Consultant en communication et blogueur de Communication Responsable, Yonnel Poivre-Le Lohé est également membre de l’Association pour une communication plus responsable, dont LIMITE est l’un des membres fondateurs.
De la publicité à la communication responsable est un ouvrage exhaustif, à la hauteur des enjeux que le sujet soulève, qui dresse un état des lieux réaliste et sans détour de la communication et de ses pratiques.
Un secteur puissant et influent… sans avoir l’air d’y toucher
La communication, omniprésente, produit des représentations sociales, façonne les comportements, influe sur « l’état des gens », qu’il soit psychologique, social, sanitaire… Or la communication dite « classique », forte de ce pouvoir, se contente souvent de satisfaire des ROI commerciaux et ne se soucie guère de ses impacts sociaux et environnementaux. Les pratiques non éthiques sont ainsi légion, à commencer par le greenwashing (que l’auteur illustre d’études de cas, dont celui d’Areva).
À (re)lire : Le guide du greenwashing (en français) de Futerra
Une autorégulation volontairement inopérante
ARPP, CEP, CPP, JDP, UDA, AACC… Si la profession s’est « officiellement » emparée du sujet, elle rechigne depuis toujours à faire entrer dans ses instances de régulation des représentants de la société civile (consommateurs, ONG…), préférant l’entre-soi et l’opacité tranquille de l’autorégulation… pour que rien ne change vraiment.

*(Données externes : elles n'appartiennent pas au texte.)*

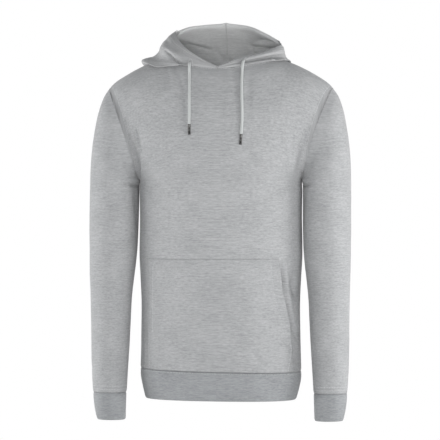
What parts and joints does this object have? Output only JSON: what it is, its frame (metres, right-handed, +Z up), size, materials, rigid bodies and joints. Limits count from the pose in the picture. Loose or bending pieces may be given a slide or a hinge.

Une vision court-termiste dans un contexte de montée en puissance des consom’acteurs et de la pubofatigue (comme en attestent itérativement les études d’opinion)…
« Si nous, communicants et publicitaires, acceptons honnêtement de rendre des comptes, nous serons mieux acceptés par la société, notre métier pourra perdurer… et prospérer. »
La communication responsable, des réformes urgentes
Des solutions existent pour réenchanter notre métier : se fier à des instances telles que l’Observatoire indépendant de la publicité, mettre en œuvre des réformes comme celles proposées par l’Association pour une communication plus responsable, telles que la création d’un Haut Conseil de la communication, sur le modèle du CSA, ou la constitution d’un fonds permettant aux campagnes d’intérêt général de bénéficier de plus de visibilité et ainsi de rééquilibrer consommation et conscience.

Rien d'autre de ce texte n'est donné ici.